Con el acontecimiento de la Ascensión, se termina una serie de apariciones del Resucitado. ¿Dónde estaba Jesús durante los cuarenta días después de Pascua, cuando se aparecía a sus discípulos? ¿Estaba solitario en algún lugar de Palestina del que salía de cuando en cuando para ver a sus discípulos? ¡NO! Jesús estaba ya «junto al Padre» y «desde allí» se hacía visible y tangible a los suyos. Junto al Padre, estaba ya desde su resurrección y con nosotros, permanece aún después de subir al Padre.


En la Ascensión, no se da una partida, que da lugar a una despedida; es una desaparición, que da lugar a una presencia distinta. Jesús no se va, deja de ser visible. En la Ascensión, Cristo no nos dejó huérfanos, sino que se instaló más definitivamente entre nosotros con otras formas de presencia. «Yo estaré siempre con vosotros hasta la consumación de los siglos». Así lo había prometido y así lo cumplió. Por la Ascensión, Cristo no se fue a otro lugar, sino que entró en la plenitud de su Padre como Dios y como hombre. Y precisamente por eso se puso más que nunca en relación con cada uno de nosotros.

Por esto, es muy importante entender qué queremos decir cuando afirmamos que Jesús se fue al cielo o que está sentado a la derecha de Dios Padre. La única manera de convertir la Ascensión en una fiesta es comprender a fondo la diferencia radical que existe entre una “desaparición y una partida”. Una partida da lugar a una ausencia. Una desaparición inaugura una presencia oculta.
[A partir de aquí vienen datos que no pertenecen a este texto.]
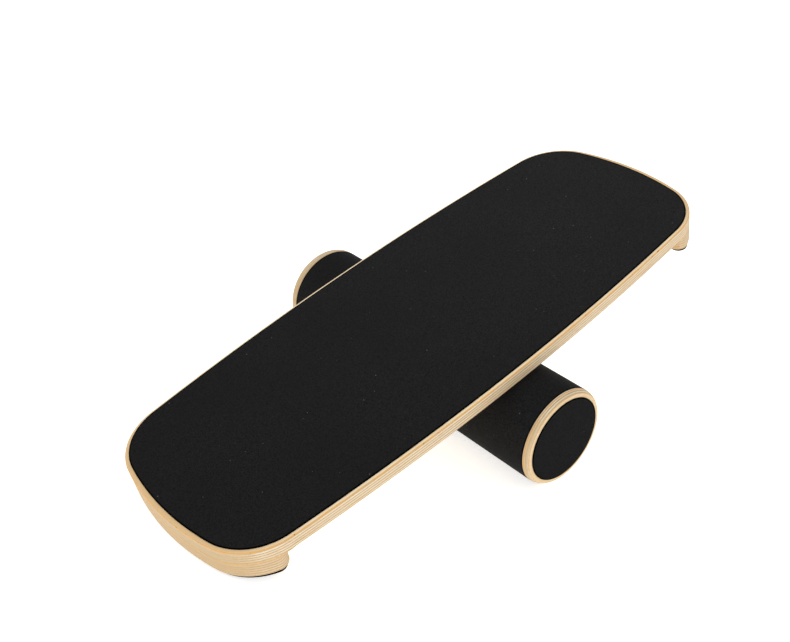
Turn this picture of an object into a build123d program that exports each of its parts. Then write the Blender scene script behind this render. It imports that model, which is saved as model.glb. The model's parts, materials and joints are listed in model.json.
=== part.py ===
"""Balance board: a plywood deck with a stop under each end, lying across a loose round roller.

Frame: +X along the deck towards its raised end, +Y across it, +Z up, the floor at Z = 0.
The deck rests as it is put down: the roller near its middle and its low end on the floor.
"""

import os
from math import asin, atan2, cos, hypot, sin, sqrt

from build123d import *

os.makedirs("parts", exist_ok=True)

# Deck, in millimetres: long sides that bulge a little, ends that are rounder arcs
deck_length = 750.0
deck_width = 293.6
panel_thickness = 17.0
side_radius = 3330.0
end_radius = 335.0
corner_radius = 73.5
edge_round = 2.0
stop_edge_round = 1.0

# Grip sheet on top of the deck
grip_thickness = 1.0
grip_side_margin = 3.8
grip_end_margin = 5.9
grip_end_radius = 366.0

# Stops under the two ends, and the pads that the deck lands on
stop_inner_x = 304.8
stop_thickness = 20.6
stop_nose_radius = 12.0
pad_thickness = 3.7
pad_side_inset = 0.9
pad_end_inset = 2.4
pad_inner_inset = 3.2
pad_nose_radius = 11.0

# Wood screws that hold a stop up against the deck
stop_screw_length = 35.0
stop_screw_count = 5
stop_screw_pitch = 50.0
stop_screw_x = 338.0

# Roller: a tube between two caps, and a wrap that laps onto the near one
roller_radius = 58.5
length_between_caps = 401.4
wrap_length = 405.6
wrap_shift = -2.2
wrap_thickness = 1.0
sleeve_thickness = 2.4
tube_wall = 3.2
cap_thickness = 12.0
cap_rim_radius = 58.4
cap_face_radius = 55.4
cap_edge_curve = 11.5
disc_radius = 51.2
disc_thickness = 1.0
plug_thickness = 18.0

# Screws that hold a cap to the plug inside the tube
cap_screw_length = 25.0
cap_screw_count = 3
cap_screw_circle = 31.0

# Both kinds of screw are 4 mm countersunk wood screws with a square drive
screw_radius = 2.0
screw_head_radius = 4.0
screw_tip_length = 4.0
drive_width = 2.6
drive_depth = 1.5

running_gap = 0.05
end_gap = 0.1
hole_gap = 0.05

# Where the roller lies under the deck, measured from the deck's middle
roller_along_deck = 10.0
roller_across_deck = 11.5
roller_to_deck_gap = 0.1

# The deck's tilt: its low pad touches the floor while its underside lies on the roller
half_length = deck_length / 2
half_width = deck_width / 2
axis_depth = roller_radius + roller_to_deck_gap
reach = half_length - pad_end_inset + roller_along_deck
rise = axis_depth - stop_thickness - pad_thickness
tilt = asin(roller_radius / hypot(reach, rise)) + atan2(rise, reach)

# The middle of the deck's underside. The roller's mid-length is at Y = 0, and the deck's two
# lowest and highest outer edges are equally far from X = 0.
underside_x = -(stop_thickness - panel_thickness) / 2 * sin(tilt)
roller_x = underside_x + roller_along_deck * cos(tilt) + axis_depth * sin(tilt)
underside_z = roller_radius + axis_depth * cos(tilt) - roller_along_deck * sin(tilt)

deck_plane = Plane(
    origin=(underside_x, -roller_across_deck, underside_z),
    x_dir=(cos(tilt), 0, sin(tilt)),
    z_dir=(-sin(tilt), 0, cos(tilt)),
)
up_from_deck = Axis(deck_plane.origin, deck_plane.z_dir)
stop_plane = deck_plane.offset(-stop_thickness)
pad_plane = stop_plane.offset(-pad_thickness)


def board_outline(sketch, side_inset=0.0, end_inset=0.0, end_arc=end_radius):
    """Draws the deck's outline, drawn in by the two insets, in the sketch that is open."""
    Rectangle(deck_length, deck_width)
    between_arc_centres = 2 * (half_length - end_inset - end_arc)
    SlotCenterToCenter(between_arc_centres, 2 * end_arc, mode=Mode.INTERSECT)
    for side in (-1, 1):
        with Locations((0, side * (half_width - side_radius))):
            Circle(side_radius - side_inset, mode=Mode.INTERSECT)
    fillet(sketch.vertices(), corner_radius - side_inset)


def keep_end(sketch, end, inner_x, nose_radius):
    """Keeps one end of the outline that is open, and rounds the two noses by the long sides."""
    with Locations((end * (inner_x + half_length), 0)):
        Rectangle(deck_length, 2 * deck_width, mode=Mode.INTERSECT)
    noses = sketch.vertices().group_by(Axis.X)[0 if end > 0 else -1]
    fillet(noses, nose_radius)


def screw_places(end):
    """The plane on a stop's underside, facing down, where its row of screws goes in."""
    return Plane(
        origin=stop_plane.from_local_coords((end * stop_screw_x, 0, 0)),
        x_dir=deck_plane.x_dir,
        z_dir=-deck_plane.z_dir,
    )


def wood_screw(length):
    """A countersunk wood screw with its head's face at the origin, pointing down -Z."""
    with BuildPart() as screw:
        with BuildSketch(Plane.XZ):
            with BuildLine():
                Polyline(
                    (0, 0),
                    (screw_head_radius, 0),
                    (screw_radius, screw_radius - screw_head_radius),
                    (screw_radius, screw_tip_length - length),
                    (0, -length),
                    close=True,
                )
            make_face()
        revolve(axis=Axis.Z)
        with BuildSketch():
            Rectangle(drive_width, drive_width)
        extrude(amount=-drive_depth, mode=Mode.SUBTRACT)
    return screw.part


def countersunk_holes(depth):
    """Cuts a countersunk hole for a wood screw at each place that is open."""
    CounterSinkHole(
        radius=screw_radius + hole_gap,
        counter_sink_radius=screw_head_radius + hole_gap,
        depth=depth,
        counter_sink_angle=90,
    )


# ---------------------------------------------------------------- deck

stop_screw = wood_screw(stop_screw_length)
screw_depth_in_deck = stop_screw_length - stop_thickness

with BuildPart() as deck_panel:
    with BuildSketch(deck_plane) as panel_outline:
        board_outline(panel_outline)
    extrude(amount=panel_thickness)
    fillet(deck_panel.faces().sort_by(up_from_deck)[-1].edges(), edge_round)
    for end in (-1, 1):
        hole_plane = screw_places(end).offset(-stop_thickness)
        with Locations(hole_plane.location):
            with GridLocations(0, stop_screw_pitch, 1, stop_screw_count):
                Hole(screw_radius + hole_gap, depth=screw_depth_in_deck + hole_gap)
deck_panel.part.label = "deck_panel"
export_step(deck_panel.part, "parts/deck_panel.step")

with BuildPart() as deck_grip_sheet:
    with BuildSketch(deck_plane.offset(panel_thickness)) as grip_outline:
        board_outline(grip_outline, grip_side_margin, grip_end_margin, grip_end_radius)
    extrude(amount=grip_thickness)
deck_grip_sheet.part.label = "deck_grip_sheet"
export_step(deck_grip_sheet.part, "parts/deck_grip_sheet.step")

for end, end_name in ((-1, "low"), (1, "high")):
    with BuildPart() as end_stop:
        with BuildSketch(stop_plane) as stop_outline:
            board_outline(stop_outline)
            keep_end(stop_outline, end, stop_inner_x, stop_nose_radius)
        extrude(amount=stop_thickness)
        fillet(end_stop.faces().sort_by(up_from_deck)[0].edges(), stop_edge_round)
        with Locations(screw_places(end).location):
            with GridLocations(0, stop_screw_pitch, 1, stop_screw_count):
                countersunk_holes(stop_thickness)
    end_stop.part.label = f"{end_name}_end_stop"
    export_step(end_stop.part, f"parts/{end_name}_end_stop.step")

    with BuildPart() as stop_pad:
        with BuildSketch(pad_plane) as pad_outline:
            board_outline(pad_outline, pad_side_inset, pad_end_inset)
            keep_end(pad_outline, end, stop_inner_x + pad_inner_inset, pad_nose_radius)
        extrude(amount=pad_thickness)
    stop_pad.part.label = f"{end_name}_stop_pad"
    export_step(stop_pad.part, f"parts/{end_name}_stop_pad.step")

    with BuildPart() as stop_screws:
        with Locations(screw_places(end).location):
            with GridLocations(0, stop_screw_pitch, 1, stop_screw_count):
                add(stop_screw)
    stop_screws.part.label = f"{end_name}_stop_screws"
    export_step(stop_screws.part, f"parts/{end_name}_stop_screws.step")

# ---------------------------------------------------------------- roller

roller_plane = Plane(origin=(roller_x, 0, roller_radius), x_dir=(1, 0, 0), z_dir=(0, 1, 0))
sleeve_outer = roller_radius - wrap_thickness - running_gap
tube_outer = sleeve_outer - sleeve_thickness - running_gap
tube_inner = tube_outer - tube_wall
inner_length = length_between_caps - 2 * end_gap

# A cap's rim is level with the wrap, then curves in to the cap's face
curve_drop = cap_rim_radius - cap_face_radius
curve_length = sqrt(cap_edge_curve**2 - (cap_edge_curve - curve_drop) ** 2)
lap_on_near_cap = (wrap_length - length_between_caps) / 2 - wrap_shift


def ring(outer_radius, inner_radius, length, middle=0.0):
    """Extrudes a tube about the roller's axis, the same length each way from its middle."""
    with BuildSketch(roller_plane.offset(middle)) as section:
        Circle(outer_radius)
        Circle(inner_radius, mode=Mode.SUBTRACT)
    extrude(section.sketch, amount=length / 2, both=True)


with BuildPart() as roller_wrap:
    ring(roller_radius, roller_radius - wrap_thickness, wrap_length, wrap_shift)
roller_wrap.part.label = "roller_wrap"
export_step(roller_wrap.part, "parts/roller_wrap.step")

with BuildPart() as roller_sleeve:
    ring(sleeve_outer, sleeve_outer - sleeve_thickness, inner_length)
roller_sleeve.part.label = "roller_sleeve"
export_step(roller_sleeve.part, "parts/roller_sleeve.step")

with BuildPart() as roller_core_tube:
    ring(tube_outer, tube_inner, inner_length)
roller_core_tube.part.label = "roller_core_tube"
export_step(roller_core_tube.part, "parts/roller_core_tube.step")

cap_screw = wood_screw(cap_screw_length)

for end, end_name in ((-1, "near"), (1, "far")):
    # A frame on the cap's inner face, with its Z pointing out along the roller's axis
    cap_plane = Plane(
        origin=(roller_x, end * length_between_caps / 2, roller_radius),
        x_dir=(1, 0, 0),
        z_dir=(0, end, 0),
    )
    face_plane = cap_plane.offset(cap_thickness)

    with BuildPart() as end_cap:
        with BuildSketch(Plane(cap_plane.origin, cap_plane.x_dir, z_dir=(0, 0, end))):
            with BuildLine():
                curve_start = (cap_rim_radius, cap_thickness - curve_length)
                face_edge = (cap_face_radius, cap_thickness)
                RadiusArc(curve_start, face_edge, -cap_edge_curve)
                Polyline(face_edge, (0, cap_thickness), (0, 0), (cap_rim_radius, 0), curve_start)
            make_face()
        revolve(axis=Axis(cap_plane.origin, cap_plane.z_dir))
        if end < 0:
            with BuildSketch(cap_plane):
                Circle(roller_radius)
                Circle(sleeve_outer, mode=Mode.SUBTRACT)
            extrude(amount=lap_on_near_cap + end_gap, mode=Mode.SUBTRACT)
        with Locations(face_plane.location):
            with PolarLocations(cap_screw_circle, cap_screw_count):
                countersunk_holes(cap_thickness)
    end_cap.part.label = f"{end_name}_end_cap"
    export_step(end_cap.part, f"parts/{end_name}_end_cap.step")

    with BuildPart() as grip_disc:
        with BuildSketch(face_plane):
            Circle(disc_radius)
        extrude(amount=disc_thickness)
    grip_disc.part.label = f"{end_name}_grip_disc"
    export_step(grip_disc.part, f"parts/{end_name}_grip_disc.step")

    with BuildPart() as end_plug:
        with BuildSketch(cap_plane):
            Circle(tube_inner - running_gap)
        extrude(amount=-plug_thickness)
        with Locations(cap_plane.location):
            with PolarLocations(cap_screw_circle, cap_screw_count):
                Hole(screw_radius + hole_gap, depth=cap_screw_length - cap_thickness + hole_gap)
    end_plug.part.label = f"{end_name}_end_plug"
    export_step(end_plug.part, f"parts/{end_name}_end_plug.step")

    with BuildPart() as cap_screws:
        with Locations(face_plane.location):
            with PolarLocations(cap_screw_circle, cap_screw_count):
                add(cap_screw)
    cap_screws.part.label = f"{end_name}_cap_screws"
    export_step(cap_screws.part, f"parts/{end_name}_cap_screws.step")
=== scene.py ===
"""A plywood balance board and its roller: the looks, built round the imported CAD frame.

Every plywood piece has its own plies in geometry and in its material, the grit sheets have a
knife-cut edge, and the roller's wrap is one sheet that meets itself in a seam.
"""

import json
import math

import bpy
from mathutils import Matrix, Vector, noise


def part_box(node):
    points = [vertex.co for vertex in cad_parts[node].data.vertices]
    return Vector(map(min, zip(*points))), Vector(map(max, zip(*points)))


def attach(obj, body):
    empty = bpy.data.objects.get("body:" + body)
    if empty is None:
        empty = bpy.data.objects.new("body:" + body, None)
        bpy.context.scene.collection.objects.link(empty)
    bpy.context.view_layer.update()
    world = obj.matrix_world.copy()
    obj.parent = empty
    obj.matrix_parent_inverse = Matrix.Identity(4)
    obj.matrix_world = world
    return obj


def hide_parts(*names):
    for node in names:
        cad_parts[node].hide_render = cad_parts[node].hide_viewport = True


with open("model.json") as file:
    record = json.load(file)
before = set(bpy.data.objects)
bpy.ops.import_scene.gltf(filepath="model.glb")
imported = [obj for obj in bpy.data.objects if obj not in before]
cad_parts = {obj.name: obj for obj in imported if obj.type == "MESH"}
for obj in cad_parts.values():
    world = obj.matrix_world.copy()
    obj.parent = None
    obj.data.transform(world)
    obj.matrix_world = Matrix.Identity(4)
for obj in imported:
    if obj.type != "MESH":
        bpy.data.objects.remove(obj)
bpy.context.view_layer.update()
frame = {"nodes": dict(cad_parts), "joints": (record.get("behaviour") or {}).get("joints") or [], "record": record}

MM = 0.001

# ------------------------------------------------------------------ where things are

mounts = {m["name"]: m for m in frame["record"]["mounts"]}
joints = {j["name"]: j for j in frame["joints"]}


def upright(origin, along, up):
    """The matrix of a frame at origin, with its X near along and its Z along up."""
    up = Vector(up).normalized()
    across = up.cross(Vector(along)).normalized()
    turn = Matrix((across.cross(up), across, up)).transposed()
    return Matrix.Translation(Vector(origin)) @ turn.to_4x4()


# The deck's frame: its origin on the middle of the grip sheet, its Z square to the sheet
deck_frame = upright(mounts["standing_surface"]["pos_m"], (1, 0, 0), mounts["standing_surface"]["axis"])


def local_box(node, place):
    """The lowest and highest corner of a CAD node in the frame that place gives."""
    into = place.inverted()
    corners = [into @ v.co for v in frame["nodes"][node].data.vertices]
    low = Vector(min(c[i] for c in corners) for i in range(3))
    high = Vector(max(c[i] for c in corners) for i in range(3))
    return low, high


deck_low, deck_high = local_box("deck_panel", deck_frame)
grip_low, grip_high = local_box("deck_grip_sheet", deck_frame)
stop_low, stop_high = local_box("high_end_stop", deck_frame)
pad_low, pad_high = local_box("high_stop_pad", deck_frame)

half_length, half_width = deck_high.x, deck_high.y
panel_top, panel_bottom = deck_high.z, deck_low.z
side_radius = 3330 * MM
end_radius = 335 * MM
grip_end_radius = 366 * MM
corner_radius = 73.5 * MM
outline_spacing = 1.4 * MM

# ------------------------------------------------------------------ outlines


def arc(centre, radius, start, stop, spacing):
    """Points on an arc, each with the outward direction there. Angles are in radians."""
    steps = max(2, round(abs(stop - start) * radius / spacing))
    found = []
    for i in range(steps):
        a = start + (stop - start) * i / steps
        out = Vector((math.cos(a), math.sin(a)))
        found.append((Vector(centre) + out * radius, out))
    return found


def line(start, stop, out, spacing):
    """Points on a straight line, each with the outward direction."""
    start, stop = Vector(start), Vector(stop)
    steps = max(2, round((stop - start).length / spacing))
    return [(start.lerp(stop, i / steps), Vector(out)) for i in range(steps)]


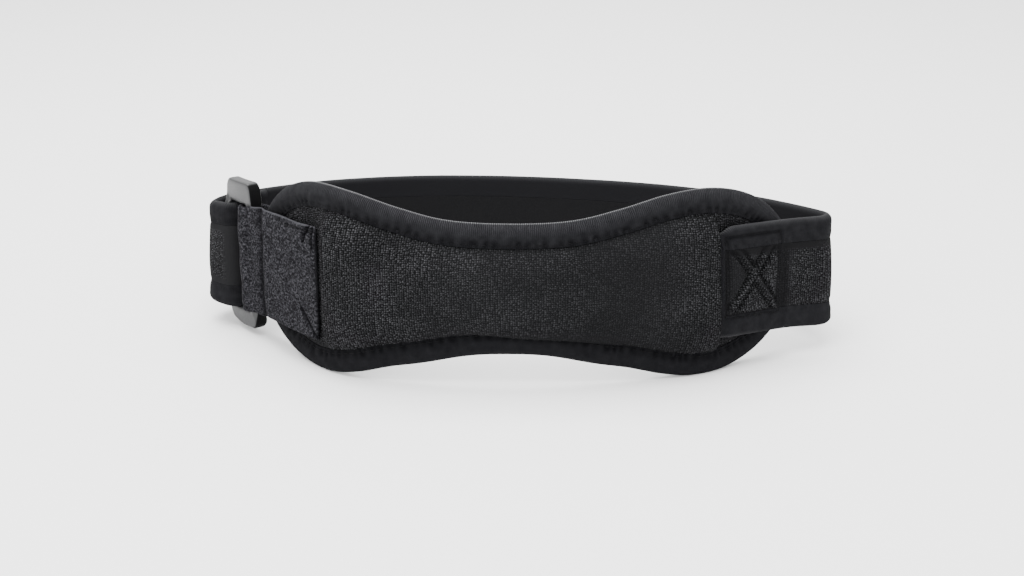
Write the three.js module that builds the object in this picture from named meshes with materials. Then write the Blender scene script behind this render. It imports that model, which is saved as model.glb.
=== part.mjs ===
import * as THREE from 'three';

// Patella strap closed in a loop. All sizes are millimetres.
// Each fabric piece is drawn flat, as it is cut (s along the band, z up, n out of the
// loop), and is then wrapped round a path in plan. The front faces -Y, +Z is up.

// Strap: a knit band with its edges bound in tape.
const strapHeight = 38.6;
const ringDrop = 0.8;
const tabDrop = 1;
const strapThickness = 3.2;
const strapBindWidth = 8;
const strapOverlap = 24;
const strapSewnEnd = 30;
const strapPadRadius = 71;
const strapOverRim = 18;
const strapLiftRun = 7;
const strapLiftTurn = 6;
const strapFreeRun = 9;
const cornerAllowance = 6;
const returnAllowance = 10;
const strapBackDrop = 2;
const strapLoopHeight = 40.5;
const strapPastRing = 1.6;
const tapeThickness = 0.7;
const tapeTuck = 0.9;

// Pad: a peanut outline, soft in the middle, with a bound rim.
const padLength = 202;
const padLobeHeight = 65;
const padShift = -4;
const padTaper = 0.012;
const padRimHalf = 1;
const padLevelRise = 0.9;
const padCrown = 5.5;
const padBackCrown = 2.4;
const padCrownReach = 13;
const padBindWidth = 8.2;
const puffClearOfTab = 7;
const puffFoot = 5;
const puffRise = 14;
const puffFall = 11;
const puffClearOfStrap = 2;

// Ring: a flat plastic ring with two upright bars and two end caps.
const ringWidth = 19;
const ringHeight = 52;
const ringThickness = 3.3;
const ringBarWidth = 3.6;
const ringCapHeight = 5.4;
const ringCornerRadius = 4.6;
const ringSlotRadius = 1.6;
const ringBevel = 0.7;
const ringEase = 1.6;
const ringFromPad = 11;

// Fastening tab: a folded strip of brushed loop cloth with a hook patch under it.
const tabHeight = 39.4;
const tabThickness = 2.2;
const tabFrontLap = 38;
const tabBackLap = 23;
const edgeStep = 0.8;
const hookThickness = 0.8;
const hookLength = 20;
const hookHeight = 30;
const hookFromTabEnd = 2;

// Clear space left between pieces that lie on each other.
const layGap = 0.3;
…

Por la Ascensión, Cristo se hizo invisible. Entra en la participación de la omnipotencia del Padre, fue plenamente glorificado, exaltado, espiritualizado en su humanidad. Y debido a esto, se halla más que nunca en relación con cada uno de nosotros.

Si la Ascensión fuera la partida de Cristo, deberíamos entristecernos y echarlo de menos. Pero, afortunadamente, no es así. Cristo permanece con nosotros "siempre hasta la consumación del mundo". San Pablo dice: "subió a los cielos para llenarlo todo con su presencia" (Ef 4, 10). Por eso hoy, esta fiesta nos llena de alegría y nos prepara para celebrar en grande la Fiesta de Pentecostés. Amén.